Researchers analyzed survey responses from 16-, 17- and 18-year-old drivers from AAA’s Traffic Safety Culture Index from 2011 through 2014 alongside state legislation. They found that state laws that ban texting while driving do little to decrease the behavior among teens. Laws banning handheld cellphone use are more effective, with teen drivers who live in states with universal bans engaging in 55 percent fewer handheld cellphone conversations while driving.

Other findings:

  • 39.5 percent of teens in states that have no ban in place reported talking on a cellphone while driving, compared with 16.3 percent in states with bans.
  • 37 percent of teen respondents reported reading or sending a text message or email in the 30 days before the survey, with 18-year-olds (47 percent) doing so more frequently than 16- and 17-year-olds (33 percent).
  • 42 percent of teens text while driving in states where bans are absent, compared with 35 percent where they exist.

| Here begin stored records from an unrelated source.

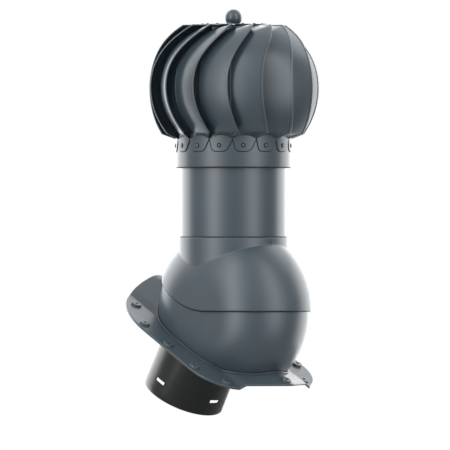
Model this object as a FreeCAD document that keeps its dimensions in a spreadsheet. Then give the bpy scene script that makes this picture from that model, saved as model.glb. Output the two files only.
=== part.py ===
"""Roof vent outlet with a tilting two-part dome and a turbine head turned by the wind.

Frame: +Z up along the stack, -Y down the roof's slope, X along the roof. The origin lies where
the stack's axis meets the underside of the flashing plate. Lengths are millimetres.
"""
import FreeCAD, Part
import math
import os

import Sketcher

Vector = FreeCAD.Vector
X_AXIS = Vector(1, 0, 0)
Z_AXIS = Vector(0, 0, 1)
ORIGIN = Vector(0, 0, 0)

SIZES = {
    "roof": {
        "roof_pitch": (30, "slope of the roof the outlet is set for, degrees"),
    },
    "flashing plate": {
        "plate_half_width": (122, "from the middle to the straight side"),
        "plate_back_reach": (205, "up the slope to the round back edge"),
        "plate_shoulder_front": (33, "down the slope to the start of the front corner"),
        "plate_corner_radius": (61, "round front corners"),
        "plate_front_reach": (126.2, "down the slope to the tip of the ridge's front edge"),
        "plate_thickness": (3.5, "wall of the moulding"),
        "flat_tolerance": (0.000001, "how far four corners of a flat face may be out of its plane"),
        "ridge_height": (24, "rise of the ridge in the middle"),
        "ridge_step": (5.2, "small step at each side of the ridge"),
        "ridge_foot_front": (68, "half width of the ridge at the front"),
        "ridge_foot_back": (64, "half width of the ridge at the back"),
        "ridge_step_width": (12.5, "how wide the sloping step is"),
        "ridge_crest_half_width": (15, "half width of the rounded crest"),
        "boss_radius": (7.8, "round boss about each fixing hole"),
        "boss_rise": (3.2, "boss above the plate"),
        "boss_rounding": (1, "rounded rim of a boss"),
        "fixing_hole_radius": (2.2, "hole for a roofing screw"),
        "lip_gap": (0.9, "between the dome and the lip round its foot"),
        "lip_wall": (2.4, "thickness of the lip"),
        "lip_rise": (3, "lip above the plate"),
    },
    "fixing holes": {
        "front_hole_slope": (-114, "middle hole at the front"),
        "back_hole_slope": (187, "middle hole at the back"),
        "pair_a_side": (83, "first pair from the front, sideways"),
        "pair_a_slope": (-76, "first pair, along the slope"),
        "pair_b_side": (110, "second pair, sideways"),
        "pair_b_slope": (-29, "second pair, along the slope"),
        "pair_c_side": (110.5, "third pair, sideways"),
        "pair_c_slope": (36, "third pair, along the slope"),
        "pair_d_side": (107.5, "fourth pair, sideways"),
        "pair_d_slope": (98.5, "fourth pair, along the slope"),
        "pair_e_side": (77.5, "last pair, sideways"),
        "pair_e_slope": (155, "last pair, along the slope"),
    },
    "dome": {
        "pivot_rise": (70, "tilt axis above the plate's underside, along the stack"),
        "dome_ring_radius": (46, "from the tilt axis to the centre of the round section"),
        "dome_round_radius": (86, "round section of the hood"),
        "hood_wall": (4, "wall of the hood"),
        "shell_gap": (0.5, "play between hood and lower shell"),
        "shell_wall": (3.5, "wall of the lower shell"),
        "shell_foot_gap": (0.1, "bed of glue under the lower shell"),
        "shell_notch_rise": (16, "lowest point of the lower shell's opening above the axis"),
        "shell_front_slope": (14, "slope of the lower shell's front rim, degrees"),
        "shell_back_slope": (43.3, "slope of the lower shell's back rim, degrees"),
        "hood_rim_rise": (2.4, "front rim of the hood above the tilt axis"),
        "hood_rim_turn": (12.2, "behind the axis, where the rim turns up"),
        "hood_rim_bend": (125, "radius of the turn in the rim"),
        "trunnion_radius": (7, "stub inside the lower shell that the hood turns on"),
        "trunnion_play": (0.05, "running clearance of an ear on its stub"),
        "trunnion_reach": (12, "length of a stub"),
        "ear_wall": (4.5, "thickness of an ear"),
        "ear_rim": (6, "ring of an ear about its stub"),
        "ear_width": (20, "width of an ear's bar"),
        "ear_bridge_low": (46, "underside of the bridge from ear to hood"),
        "ear_bridge_high": (64, "top of the bridge from ear to hood"),
    },
    "neck": {
        "neck_height": (114, "top of the neck above the tilt axis"),
        "neck_radius": (82.3, "outside of the neck at its top"),
        "neck_draft": (0.3, "how much wider the neck is where it meets the dome"),
        "neck_rounding": (2, "rounded top edge"),
        "socket_depth": (9, "how far the pipe sits in the neck"),
        "socket_play": (0.2, "clearance round the pipe in its socket"),
        "seat_width": (3.2, "ledge under the pipe"),
        "rib_width": (3, "mark rib on the neck"),
        "rib_height": (6.6, "length of the mark rib"),
        "rib_drop": (3, "mark rib below the neck's top"),
        "rib_rise": (1.2, "mark rib proud of the neck"),
    },
    "stack pipe": {
        "pipe_radius": (80, "outside of the pipe"),
        "pipe_wall": (1.5, "sheet of the pipe"),
        "pipe_length": (153, "from its seat to its top"),
    },
    "duct": {
        "duct_radius": (64, "outside of the duct"),
        "duct_wall": (2.5, "wall of the duct"),
        "duct_offset": (65, "up the slope from the origin to the duct's axis"),
        "duct_drop": (103, "duct below the plate's underside"),
        "duct_play": (0.3, "clearance in the plate's collar"),
        "duct_collar_wall": (3, "collar about the duct"),
        "duct_collar_rise": (30, "top of the collar above the plate's underside"),
        "duct_lip_reach": (6, "lip that hangs the duct on the collar"),
        "duct_lip_height": (3, "thickness of that lip"),
        "slot_length": (20, "slots near the duct's end"),
        "slot_height": (6, "height of a slot"),
        "slot_from_end": (24.2, "middle of a slot above the open end"),
    },
    "turbine": {
        "blade_count": (15, "blades round the head"),
        "blade_sheet": (1, "sheet of a blade"),
        "turbine_radius": (130, "outer edge of a blade at its belly"),
        "belly_rise": (79, "belly above the fold at the ring"),
        "outer_low_depth": (130, "roundness of the outer edge below the belly"),
        "outer_high_depth": (120, "roundness of the outer edge above the belly"),
        "outer_edge_drop": (70, "low corner of the outer edge below the belly"),
        "inner_radius": (114, "inner edge of a blade at its belly"),
        "inner_depth": (104, "roundness of the inner edge"),
        "inner_edge_drop": (69, "low corner of the inner edge below the belly"),
        "crown_rise": (94.9, "flat top of a blade above the belly"),
        "crown_inner_radius": (41, "where a blade ends under the disc"),
        "crown_join_radius": (75, "inner edge when the outer edge reaches the flat top"),
        "blade_span": (23.2, "angle a blade covers at its belly"),
        "crown_span": (23, "angle a blade covers under the disc"),
        "outer_low_twist": (8.5, "lead of the outer edge at its low corner"),
        "outer_high_twist": (26, "lead of the outer edge at the flat top"),
        "crown_twist": (34, "lead of the outer edge under the disc"),
        "inner_low_twist": (1.6, "lead of the inner edge at its low corner"),
        "tab_lag": (10.4, "middle of a tab behind the blade's outer edge"),
        "tab_half_angle": (11.6, "half width of a tab at its fold"),
        "tab_height": (18.3, "length of a tab"),
        "tab_gap": (0.1, "between tab and ring"),
        "tab_rivet_drop": (9.6, "rivet below the fold"),
        "rotor_phase": (5, "direction of the first blade's outer edge"),
    },
    "head": {
        "disc_radius": (53, "top disc"),
        "disc_thickness": (1.5, "sheet of the disc"),
        "disc_rivet_radius": (48, "circle of the disc's rivets"),
        "collar_radius": (87.2, "outside of the turbine's ring"),
        "collar_wall": (1.2, "sheet of the ring"),
        "collar_overlap": (37, "ring below the pipe's top"),
        "collar_headroom": (4, "ring above the pipe's top"),
        "rivet_head_radius": (3, "domed head"),
        "rivet_head_height": (1.4, "height of the head"),
        "rivet_shank_radius": (1.6, "shank"),
        "rivet_play": (0.05, "clearance of a shank in its hole"),
        "rivet_tail": (1.2, "closed end behind the sheet"),
        "rivet_slack": (0.15, "between the sheet and the closed end"),
        "crown_sag": (0.4, "how far a blade's end lies under the disc at its rivet"),
        "knob_radius": (13.2, "ball knob"),
        "knob_height": (23.4, "ball knob from disc to top"),
        "knob_bore_depth": (14, "threaded hole in the knob"),
    },
    "shaft and bearings": {
        "shaft_radius": (6, "shaft of the turbine"),
        "shaft_tail": (10, "shaft below the lower bearing"),
        "shoulder_radius": (9, "shoulder over the upper bearing"),
        "shoulder_height": (5, "height of the shoulder"),
        "washer_radius": (12, "washer under the disc"),
        "washer_thickness": (2, "washer under the disc"),
        "nut_flats": (18, "width across flats of the disc nut"),
        "nut_height": (10, "disc nut"),
        "lock_nut_flats": (17, "width across flats of the lower nut"),
        "lock_nut_height": (7, "lower nut"),
        "bearing_radius": (16, "outside of a bearing"),
        "bearing_width": (10, "width of a bearing"),
        "ball_radius": (3, "bearing balls"),
        "ball_play": (0.06, "play of a ball in its race"),
        "ball_count": (7, "balls in a bearing"),
        "race_gap": (4.8, "open gap between the two rings"),
        "bearing_spacing": (36, "between the two bearings"),
        "tube_wall": (4, "wall of the bearing tube"),
        "tube_land": (2, "inner step that the bearings rest on"),
        "tube_above_pipe": (2, "bearing tube above the pipe's top"),
        "spacer_wall": (2, "sleeve between the inner rings"),
        "arm_width": (20, "arm of the bracket"),
        "arm_thickness": (3, "arm of the bracket"),
        "arm_count": (3, "arms of the bracket"),
        "bracket_ring_wall": (4, "ring about the bearing tube"),
        "bracket_ring_height": (12, "ring about the bearing tube"),
        "bracket_drop": (26, "arms below the pipe's top"),
        "foot_height": (20, "foot along the pipe's wall"),
        "foot_wall": (2.5, "foot along the pipe's wall"),
    },
}

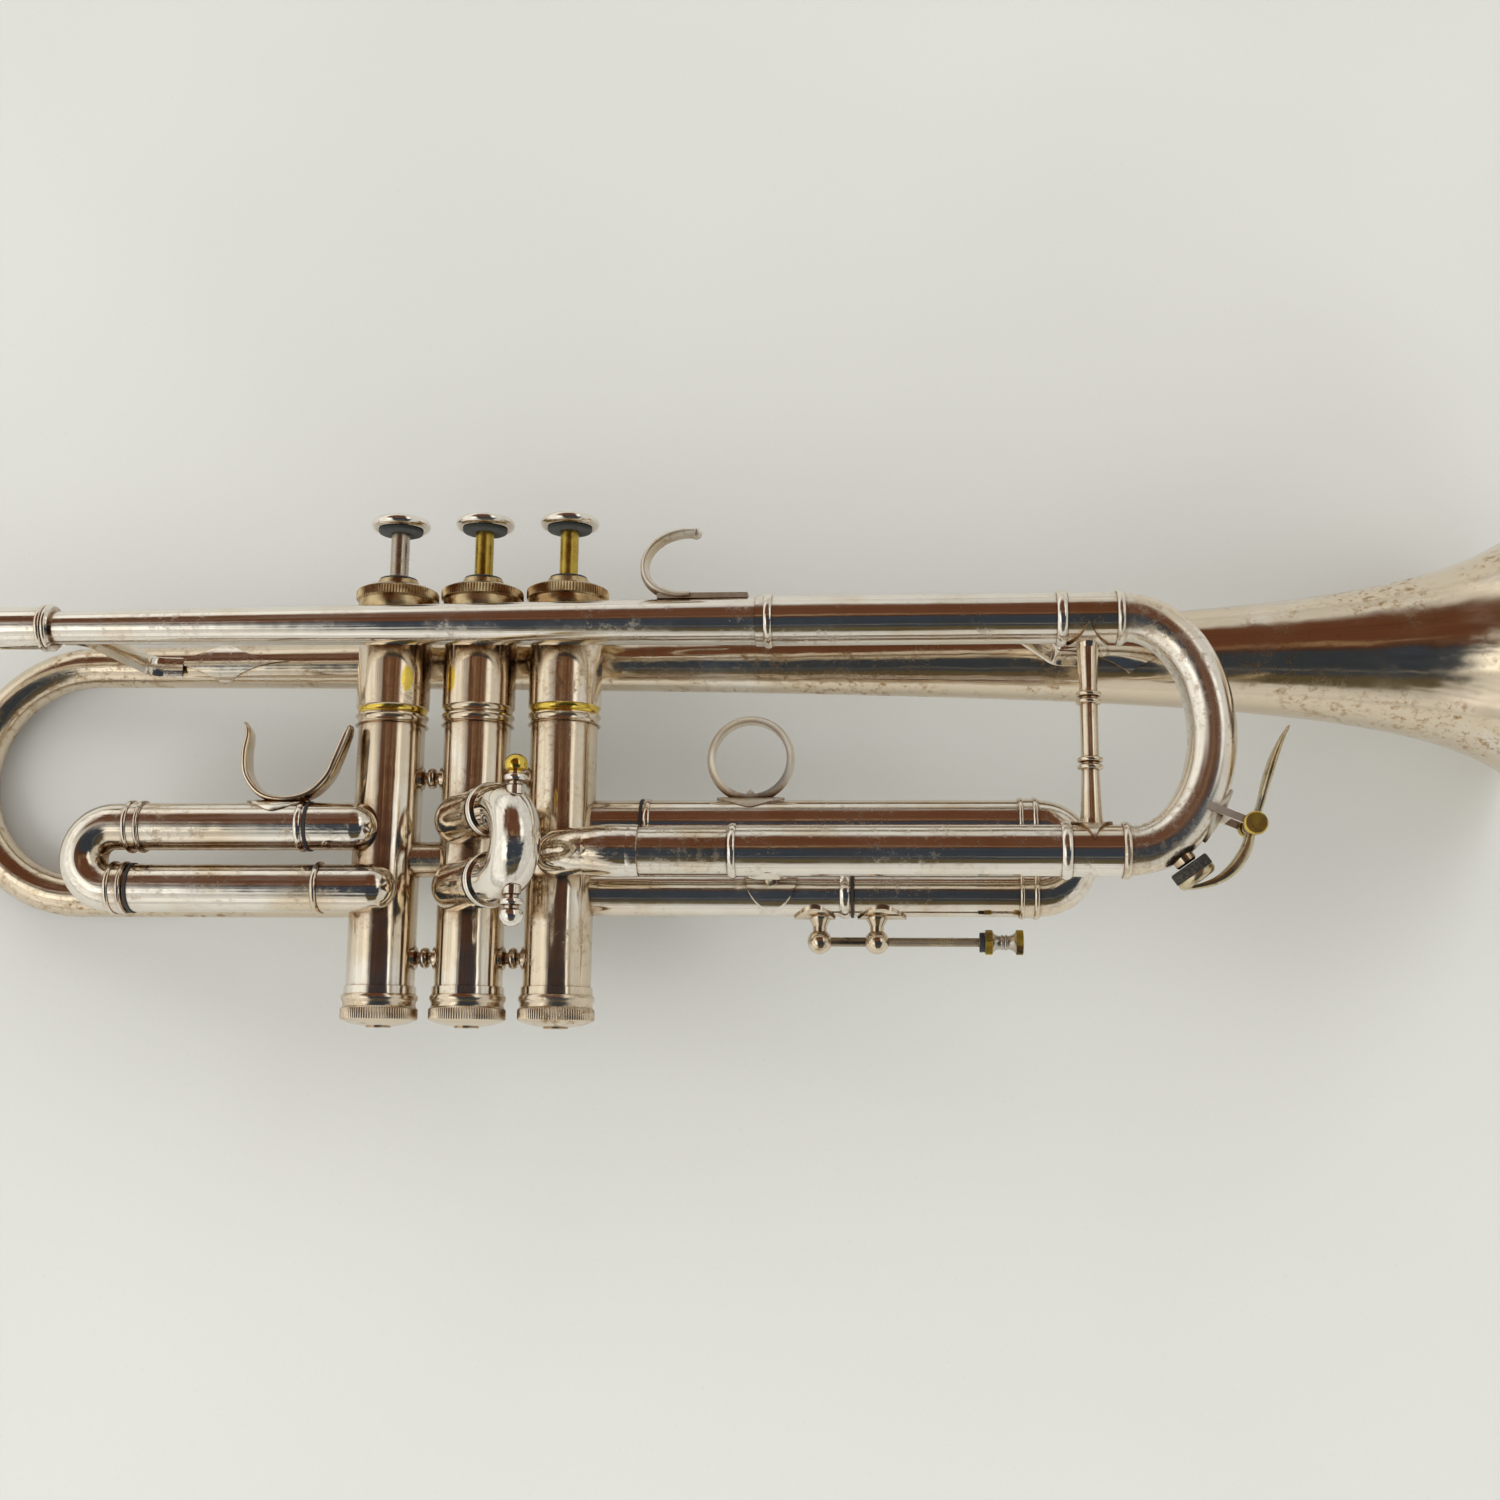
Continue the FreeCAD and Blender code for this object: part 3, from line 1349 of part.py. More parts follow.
# ---------------------------------------------------------------- braces and hook

def bell_brace(name, lead_x, foot_x, lead_dia):
    """A springy strap from the leadpipe's inner side down to a spear-shaped foot on the bell."""
    bell_x = foot_x - 21
    bell_top = number("bell_side") + bell_radius(bell_x)
    lead_bottom = number("lead_side") - lead_dia / 2
    spots = [
        Vector(lead_x - 5, -0.9, lead_bottom - 0.1),
        Vector(lead_x + 1.5, -1.2, lead_bottom - 0.5),
        Vector(bell_x, -4.8, bell_top + 1.0),
        Vector(bell_x + 9, -5.0, bell_top + 0.7),
    ]
    band = strap(name + "_band", route(name + "_path", spots, 5.0), 6.0, 1.3, UP)
    bell_spot = Vector(foot_x, number("bell_axis"), number("bell_side"))
    bell_dia = 2 * bell_radius(foot_x)
    lead_spot = at(lead_x + 2, 0, "lead_side")
    bell_foot = foot(name + "_bell_foot", 40, 13, 0.9, bell_dia, bell_spot, RIGHT, NEAR)
    lead_foot = foot(name + "_lead_foot", 15, 9, 0.8, lead_dia, lead_spot, RIGHT, FAR)
    return fuse(name + "_solid", [band, bell_foot, lead_foot])


def pinky_hook():
    """The little-finger hook on top of the leadpipe."""
    side = "lead_side"
    spots = [
        at(62, 7.3, side),
        at(55, 8.0, side),
        at(50.2, 11.6, side),
        at(49.3, 16.2, side),
        at(51.6, 21.2, side),
        at(57.0, 24.6, side),
        at(63.4, 25.2, side),
    ]
    band = strap("pinky_band", curve("pinky_path", spots), 6.2, 2.5, NEAR)
    tip = ball("pinky_tip", 3.4, at(63.4, 25.2, side))
    strip_middle = Placement(at(65.5, 6.9, side), Rotation())
    strip = block("pinky_strip", 25, 1.5, 5, strip_middle)
    whole = fuse("pinky_solid", [band, tip, strip])
    keep("pinky_hook", cut("pinky_seated", whole, leadpipe_cone("pinky_trim", 0)))


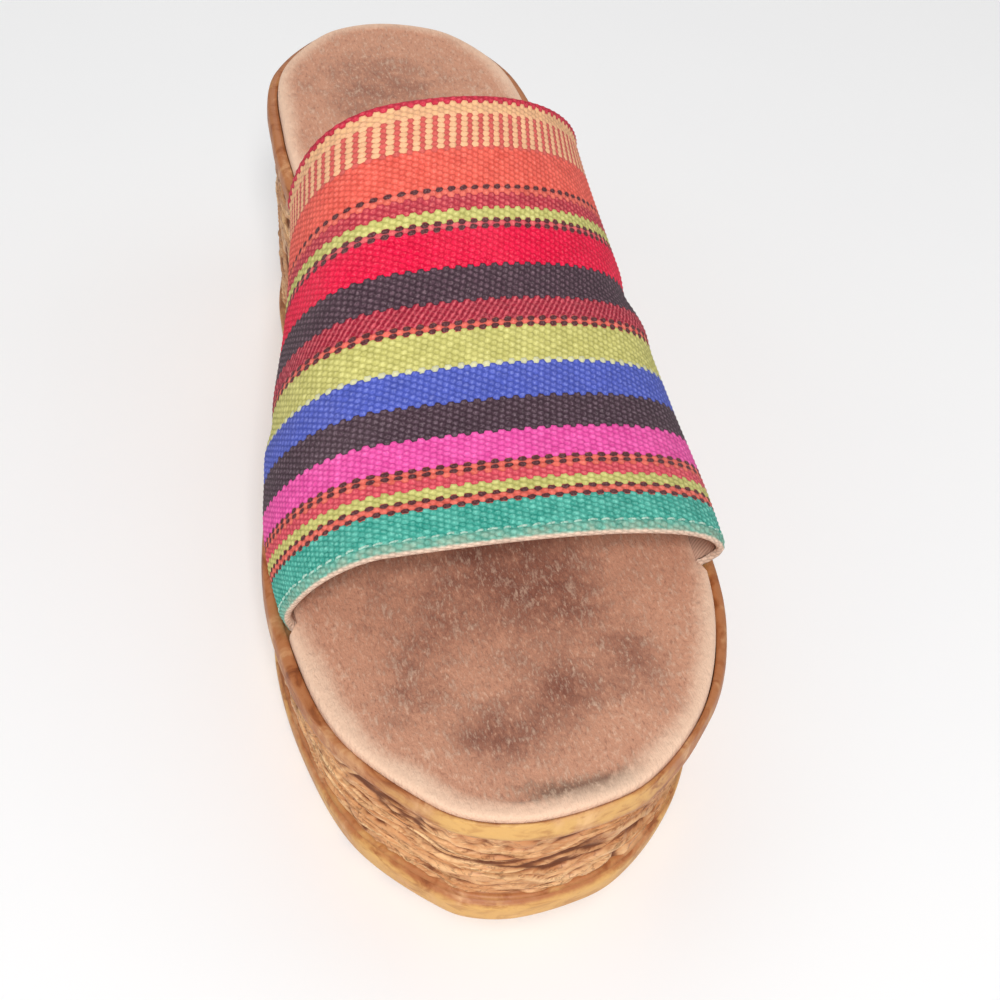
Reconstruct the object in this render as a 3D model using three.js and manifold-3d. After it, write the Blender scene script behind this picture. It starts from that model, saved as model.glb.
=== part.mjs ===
// A left platform mule sandal: a moulded wedge sole with a carved bark band round its side,
// a padded insole let into its top, and one wide woven band over the forefoot.
// Millimetres, +Z up, toe towards -Y, the wearer's outer side towards +X.
import * as THREE from 'three';
import Module from 'manifold-3d';

// Driving sizes of the last, measured on the insole
const INSOLE_LENGTH = 250;
const BALL_WIDTH = 92;
const WAIST_WIDTH = 64;
const HEEL_WIDTH = 64;
const FOREFOOT_HEIGHT = 39.5;
const HEEL_HEIGHT = 72.5;
const TOP_SPRING = 2.5;

// Sole: what its side and underside add to the insole's outline
const RIM_OUT = 3.0;
const RIM_DROP = 2.5;
const FOOT_OUT = 0.8;
const TOE_SETBACK = 6.0;
const TOE_SPRING = 2.0;
const ARCH_LIFT = 1.5;
const TOP_RIM_TALL = 5.5;
const FOOT_RIM_TALL = 9.0;
const EDGE_SHARE = 0.6;
const BAND_DEPTH = 2.6;
const GROOVE_DEPTH = 1.2;
const EDGE_ROUND = 1.6;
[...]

“Our study shows that universal bans of handheld cellphone calls while driving can be effective in reducing teens’ handheld conversations while driving, but texting bans are not effective in reducing texting while driving,” Motao Zhu, lead author and CIRP’s principal investigator, said in a Feb. 21 press release. “More states should implement handheld cellphone bans, which have been proven to discourage handheld cellphone conversations while driving.”

The AAA Foundation for Traffic Safety recommends parents and caregivers:

  • Talk with young drivers “early and often” about speeding and distractions.
  • Lead by example and curtail risky behaviors when driving.
  • Use a written agreement to set rules for new drivers.

The study was published online Feb. 21 in the Journal of Adolescent Health.